Soroush is an Iranian-American who grew up in Dubai. She said that while older generations, like those her parents and grandparents belong to, stood up for their beliefs, a new generation of Middle Easterners are breaking down traditionally taboo topics of conversation.  

“It's a constant reminder of how powerful the internet is and how helpful it is in breaking taboos and starting conversations,” Soroush said. “I remember the first time that the internet helped me break a taboo in my own family—there are certain things that I didn't necessarily talk about, like period poverty or violence against women. And I saw that being discussed online so normally. It was just in my head, I was like, ‘Why haven't I been able to talk about this, with my family, with my friends, for such a long time, when there are people on the internet discussing it, like it's nothing?’ And that kind of gave me the courage to go after topics that are considered taboo.”

Still, with this courage comes risk. Though the organization has had digital run-ins with digital hecklers and inbox-trolls, Soroush and her team fear the larger Middle East Matters gets, the more dangerous their platform becomes. Their goal is to grow, but adapting on the fly and encountering larger opposition will become a necessity as their trajectory continues, Soroush said.

Recently, the organization was harassed by people reacting to their “Stop Femicide” campaign—an effort bringing to light femicide happening in the region.

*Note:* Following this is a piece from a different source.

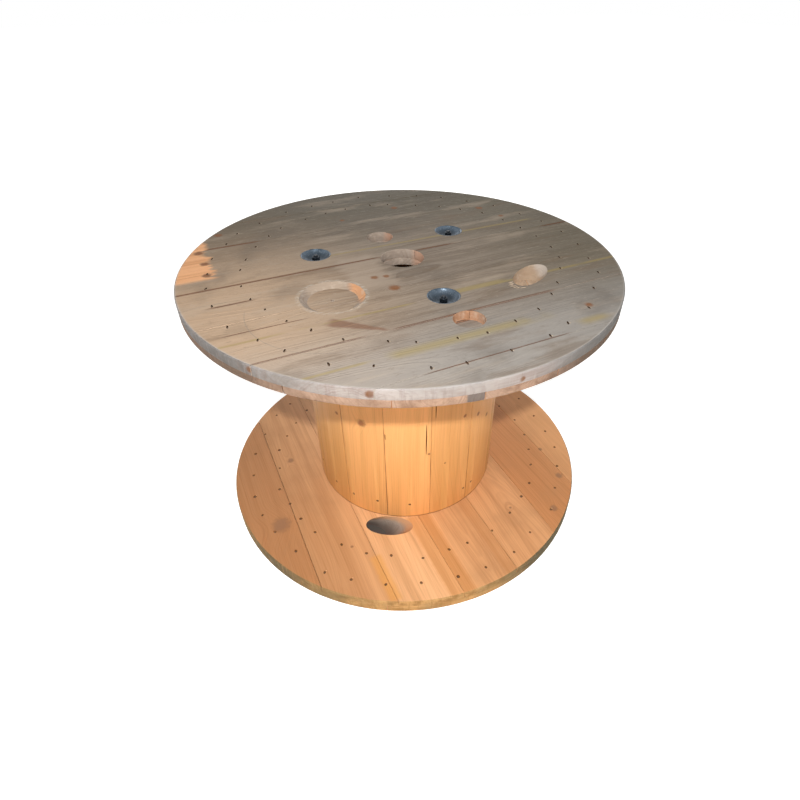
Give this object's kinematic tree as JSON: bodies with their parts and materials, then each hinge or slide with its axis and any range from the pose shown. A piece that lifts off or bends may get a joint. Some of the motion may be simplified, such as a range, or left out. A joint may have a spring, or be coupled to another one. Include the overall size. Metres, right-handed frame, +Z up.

Soroush said this is a pitfall of the internet and how quickly information can spread—in many ways it’s a double edged sword, particularly with activist groups like Middle East Matters who are focusing on politically tumultuous regions and sometimes authoritarian governments. 

However, their goal in laying the foundation for this new age of Middle Eastern activism remains steadfast. In fact, the group has seen a ripple effect as their followers have started taking to streets in the U.S. to protest police brutality, gender oppression, and unfair labor. This fuses a worldwide web of activists.  

“What I want as an individual in order for us to survive, in order for us to see the future, we need to unite,” Soroush said. “And I feel like our generation understands that.”